Victor Mature makes a cameo at the request of director Michael Winner, who wanted someone instantly recognisable for the role of one of the richest people in the world. "I worked for eight hours on one scene," he laughed.

Winner says he "resented" having O. J. Simpson imposed on him but "now I am happy he was given to me because what he lacks in experience he makes up with in charisma." Simpson said "there were times on this movie, I didn't feel comfortable. I needed a little more attention from the director to establish my character."

==Reception==
Firepower was an early release from AFD, a new distribution company set up by Lew Grade in association with EMI to distribute their films in the US.

===Critical===
Janet Maslin of The New York Times wrote: "Mr. Winner directs movies the way others toss salads, which means that “Firepower” is best appreciated at a kind of mental half‐mast. A lot happens. None of it makes sense". She further added: "Some of the performances Mr. Winner gets from his supporting players are rip‐roaringly awful, as is Gato Barbieri's loud and schlocky score. However, there's a nice chemistry in the teaming of Miss Loren, Mr. Coburn and Mr. Simpson, each of whom has an unusually physical presence on the screen."
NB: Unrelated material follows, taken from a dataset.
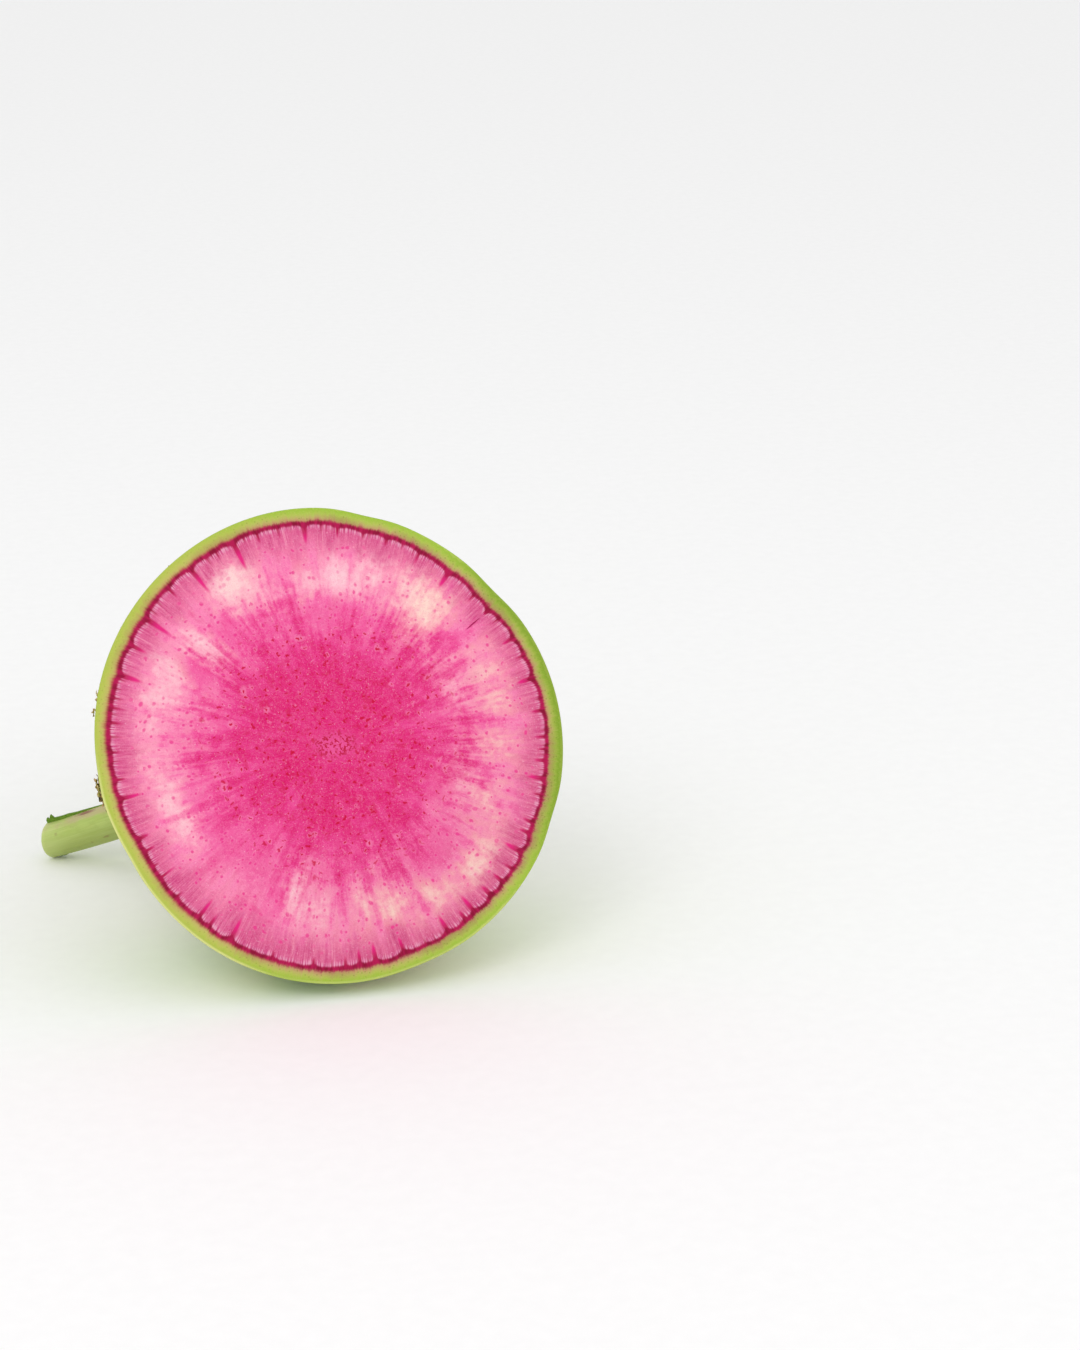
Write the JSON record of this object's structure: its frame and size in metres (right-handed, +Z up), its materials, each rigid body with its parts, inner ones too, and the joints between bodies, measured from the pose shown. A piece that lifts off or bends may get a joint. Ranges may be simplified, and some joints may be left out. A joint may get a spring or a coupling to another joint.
{
  "type": "red meat radish half",
  "caption": "Crown half of a round radish cut straight across, leaning back to show a flat magenta cut face inside a thin green rind, with cropped leaf stalks and young leaves at the back.",
  "frame": {"origin": "centre of the small flat spot on the root's flank where it rests on the table", "axes": "+Z up; -Y towards the side that the cut face looks at; the cut face leans back 19 degrees from upright, so its normal is (0, -0.9455, 0.3256)"},
  "size_m": [0.0979, 0.1183, 0.0886],
  "materials": {
    "skin": "satin, waxy, with dull corky patches",
    "flesh": "moist cut surface",
    "stalk": "satin",
    "leaf": "satin"
  },
  "bodies": {
    "root": {"radish_half": "skin", "leaf_stalk_left": "stalk", "leaf_stalk_right": "stalk", "leaf_stalk_low": "stalk", "leaf_stalk_back": "stalk", "leaf_stalk_top": "stalk", "young_leaf_centre": "leaf", "young_leaf_top": "leaf", "young_leaf_left": "leaf", "young_leaf_right": "leaf"}
  },
  "joints": []
}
Author John Howard Reid concurred that the plot was too convoluted, stating that the film has "enough plot twists and action sequences for a dozen movies". He approved of the performances, but expressed disappointment that Victor Mature barely had any screen time and was not central to the plot and that Coburn's double role wasn't used to better effect.

The review in Variety noted: "If the story becomes too tough or tiresome to follow, or the action grows tepid and repetitive, there’s always the beautiful scenery of the glamorous Caribbean locales."